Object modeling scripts
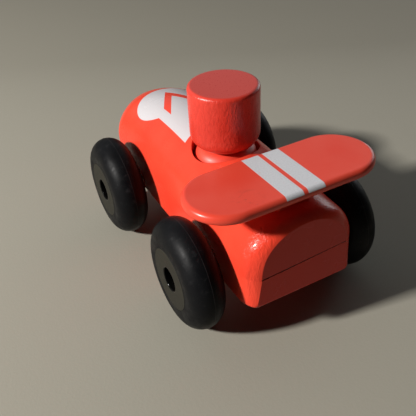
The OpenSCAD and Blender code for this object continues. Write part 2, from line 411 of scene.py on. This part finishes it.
def wing_paint():
    look = Look("wing_paint")
    x, y, z = look.axes()
    across = look.math("ABSOLUTE", y)
    stripe_outer, stripe_inner = 8.35*MM, 0.92*MM
    stripe = look.both(look.inside(across, stripe_outer),
                       look.math("SUBTRACT", 1.0, look.inside(across, stripe_inner)),
                       look.fit(z, -1.5*MM, -1.3*MM))
    wear = look.fit(look.noise(240, detail=6, roughness=0.7), 0.63, 0.74)
    broad = look.noise(45, detail=3)
    fine = look.noise(1400, detail=4)
    grain = look.noise(700, (1, 0.05, 1), detail=5)
    colour = look.mix(look.fit(broad, 0.3, 0.7), RED_SOFT, RED_DEEP)
    colour = look.mix(look.math("MULTIPLY", wear, 0.18), colour, (0.80, 0.22, 0.16))
    smudge = look.both(look.fit(look.radius(x, y, (-9*MM, 20*MM)), 7*MM, 1*MM),
                       look.fit(look.noise(330, (1, 0.5, 1), detail=5, roughness=0.7), 0.50, 0.66))
    colour = look.mix(look.math("MULTIPLY", smudge, 0.6), colour, (0.22, 0.030, 0.022))
    printed = look.mix(look.fit(fine, 0.35, 0.75), (0.58, 0.59, 0.62), (0.50, 0.51, 0.54))
    colour = look.mix(look.without(stripe, look.math("MULTIPLY", wear, 0.5)), colour, printed)
    look.set(base_color=colour,
             roughness=look.math("MULTIPLY_ADD", wear, 0.14, look.fit(broad, 0.3, 0.7, 0.28, 0.36)),
             coat_weight=0.06, coat_roughness=0.2, ior=1.48, specular_ior_level=0.34)
    normal = look.bump(grain, 0.014*MM)
    normal = look.bump(fine, 0.010*MM, normal)
    look.set(normal=look.bump(stripe, 0.02*MM, normal))
    return look.material


def head_paint():
    """Satin paint whose sides show the wrinkled grain of the wood below, with painted shade on its top and
    in the wrinkle valleys.
    """
    look = Look("head_paint")
    side = look.fit(look.math("ABSOLUTE", look.facing()[2]), 0.85, 0.45, 0.0, 1.0, smooth=True)
    wrinkle = look.noise(1050, (1, 1, 0.38), detail=4, roughness=0.55, distortion=0.5)
    ripple = look.noise(260, (1, 1, 0.4), detail=3)
    fine = look.noise(1700, detail=4)
    broad = look.noise(60, detail=3)
    colour = look.mix(look.fit(broad, 0.3, 0.7), (0.67, 0.048, 0.030), (0.59, 0.033, 0.019))
    # Painted shade: the head's flat top is darker, for the weaker light that falls on it from the side.
    top_shade = look.fit(look.facing()[2], 0.90, 0.99)
    colour = look.mix(top_shade, colour, (0.50, 0.038, 0.024))
    # Painted shade: the wrinkle valleys on the head's sides are darkened.
    crease_shade = look.math("MULTIPLY", look.fit(wrinkle, 0.56, 0.42), look.math("MULTIPLY", side, 0.30))
    colour = look.mix(crease_shade, colour, (0.42, 0.020, 0.010))
    look.set(base_color=colour, roughness=look.fit(fine, 0.3, 0.7, 0.26, 0.36),
             coat_weight=0.06, coat_roughness=0.15, ior=1.48, specular_ior_level=0.45)
    height = look.math("MULTIPLY_ADD", ripple, 0.5, wrinkle)
    normal = look.bump(look.both(height, side), 0.22*MM)
    look.set(normal=look.bump(fine, 0.012*MM, normal))
    return look.material


def peg_paint():
    """Thicker glossy paint on the peg body."""
    look = Look("peg_paint")
    broad = look.noise(90, detail=3)
    turned = look.noise(700, (0.12, 0.12, 1), detail=3)
    colour = look.mix(look.fit(broad, 0.3, 0.7), RED, RED_DEEP)
    look.set(base_color=colour, roughness=look.fit(broad, 0.3, 0.7, 0.42, 0.52),
             coat_weight=0.06, coat_roughness=0.25, ior=1.5)
    look.set(normal=look.bump(turned, 0.02*MM))
    return look.material


def tyre_rubber():
    look = Look("tyre_rubber")
    x, y, z = look.axes()
    out = look.radius(x, y)
    tread = look.fit(out, 17.5*MM, 22.5*MM, smooth=True)
    scuff = look.fit(look.noise(260, detail=7, roughness=0.72), 0.56, 0.72)
    dust = look.fit(look.noise(1900, detail=3), 0.60, 0.78)
    broad = look.noise(50, detail=3)
    blot = look.noise(170, detail=5, roughness=0.65)
    colour = look.mix(look.fit(broad, 0.3, 0.7), (0.0026, 0.0028, 0.0036), (0.0042, 0.0044, 0.0054))
    worn = look.math("MULTIPLY", look.both(scuff, tread), 0.55)
    colour = look.mix(worn, colour, (0.026, 0.026, 0.028))
    colour = look.mix(look.math("MULTIPLY", dust, 0.12), colour, (0.09, 0.085, 0.08))
    from_middle = look.math("ABSOLUTE", look.math("ADD", z, WHEEL_W/2))
    # Painted highlight: a lighter line along the moulding ridge at the crown, where light catches it.
    parting_highlight = look.both(look.inside(from_middle, 0.10*MM, 0.06*MM),
                        look.fit(out, 20*MM, 22*MM), look.fit(broad, 0.40, 0.60, 0.3, 1.0))
    colour = look.mix(look.math("MULTIPLY", parting_highlight, 0.5), colour, (0.045, 0.045, 0.047))
    ridges = look.math("SINE", look.math("MULTIPLY", out, 2*pi/(0.55*MM)))
    near_disc = look.fit(out, 16.4*MM, 15.6*MM)
    look.set(base_color=colour, ior=1.5, specular_ior_level=0.10,
             roughness=look.math("MULTIPLY_ADD", worn, 0.30, look.fit(blot, 0.35, 0.65, 0.36, 0.58)))
    normal = look.bump(look.noise(2400, detail=3), 0.010*MM)
    normal = look.bump(look.both(ridges, near_disc), 0.015*MM, normal)
    look.set(normal=look.bump(worn, 0.02*MM, normal))
    return look.material


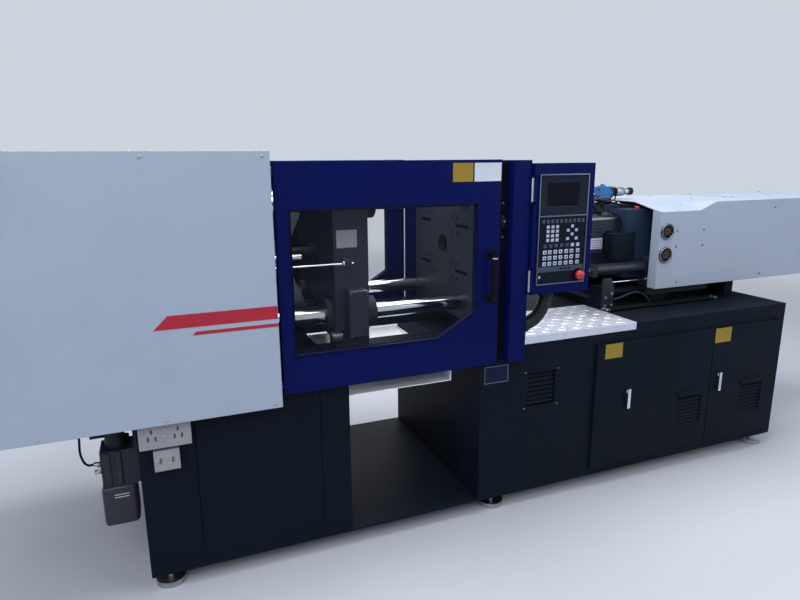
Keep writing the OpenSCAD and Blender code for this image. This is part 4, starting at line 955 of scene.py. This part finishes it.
def clampRod(setup):
    y, z = setup["start"][1:]
    rodPiece = roundEdges(rod("position_rod", setup["start"], (setup["end"], y, z), setup["radius"], 24), 1)
    done(rodPiece, "hardChrome", "moving_platen")
    thick, radius = setup["nut"]
    nuts = [hexPiece((x, y, z), (x + thick, y, z), radius, 0.8) for x in setup["nuts"]]
    done(joined("position_rod_nuts", nuts), "zincPlatedSteel", "moving_platen")
    (low, high), (halfY, halfZ) = setup["foot"], setup["footHalf"]
    foot = block("position_rod_foot", (low, y - halfY, z - halfZ), (high, setup["platen"], z + halfZ))
    done(roundEdges(foot, 2), "castingPaintGrey", "moving_platen")
    (low, high), (halfY, halfZ) = setup["guide"], setup["guideHalf"]
    guide = block("position_rod_guide", (low, y - halfY, z - halfZ), (high, setup["platen"], z + halfZ))
    cutAway(guide, rod("hole", (low - 5, y, z), (high + 5, y, z), setup["radius"] + setup["clearance"], 24))
    done(roundEdges(guide, 2), "castingPaintGrey", "clamp_end")


clampRod(positionRod)

platenCover = {"low": (806, 86, 858), "high": (884, 159.6, 1044), "panel": (9, 2.5), "lidInset": (4, 2), "lidThick": 3,
               "screwInset": 6, "shoe": ((742, 120, 842), (786, 159.8, 872))}


def platenBox(setup):
    (x0, y0, z0), (x1, y1, z1) = setup["low"], setup["high"]
    cover = block("platen_cover", setup["low"], setup["high"])
    sink(cover, facing("front"), *setup["panel"])
    done(roundEdges(cover, 4), "castingPaintGrey", "moving_platen")
    inset, back = setup["lidInset"]
    lid = block("platen_cover_lid", (x0 + inset, y0 + inset, z1), (x1 - inset, y1 - back, z1 + setup["lidThick"]))
    done(roundEdges(lid, 1.2), "zincPlatedSteel", "moving_platen")
    inset = setup["screwInset"]
    spots = gridSpots((x0 + inset, x1 - inset), (y0,), (z0 + inset, z1 - inset))
    screwGroup("platen_cover_screws", "buttonScrew", spots, "front", "machinedSteelDark", "moving_platen")
    done(roundEdges(block("platen_shoe", *setup["shoe"]), 3), "zincPlatedSteel", "moving_platen")


platenBox(platenCover)

tieBars = {"y": (250, 710), "z": (920, 1380), "radius": 32.5, "seal": (958.05, 963), "sealRadius": 42, "clearance": 0.4,
           "nutFace": 1647, "boltRing": 46}


def ringAround(x0, x1, y, z, inner, outer):
    ring = rod("ring", (x0, y, z), (x1, y, z), outer, 48)
    return roundEdges(cutAway(ring, rod("hole", (x0 - 5, y, z), (x1 + 5, y, z), inner, 48)), 0.8, 1)


def tieBarFittings(setup):
    inner = setup["radius"] + setup["clearance"]
    seals, nutSpots = [], []
    for y in setup["y"]:
        for z in setup["z"]:
            seals.append(ringAround(*setup["seal"], y, z, inner, setup["sealRadius"]))
            nutSpots += ringSpots(setup["nutFace"], y, z, setup["boltRing"], 6, 30)
    done(joined("tie_bar_seals", seals), "zincPlatedSteel", "moving_platen")
    screwGroup("tie_nut_screws", "capScrew", nutSpots, "farEnd", "machinedSteelDark", "frame")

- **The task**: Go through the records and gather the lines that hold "finishes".

- **Exercise result**:
The OpenSCAD and Blender code for this object continues. Write part 2, from line 411 of scene.py on. This part finishes it.
Keep writing the OpenSCAD and Blender code for this image. This is part 4, starting at line 955 of scene.py. This part finishes it.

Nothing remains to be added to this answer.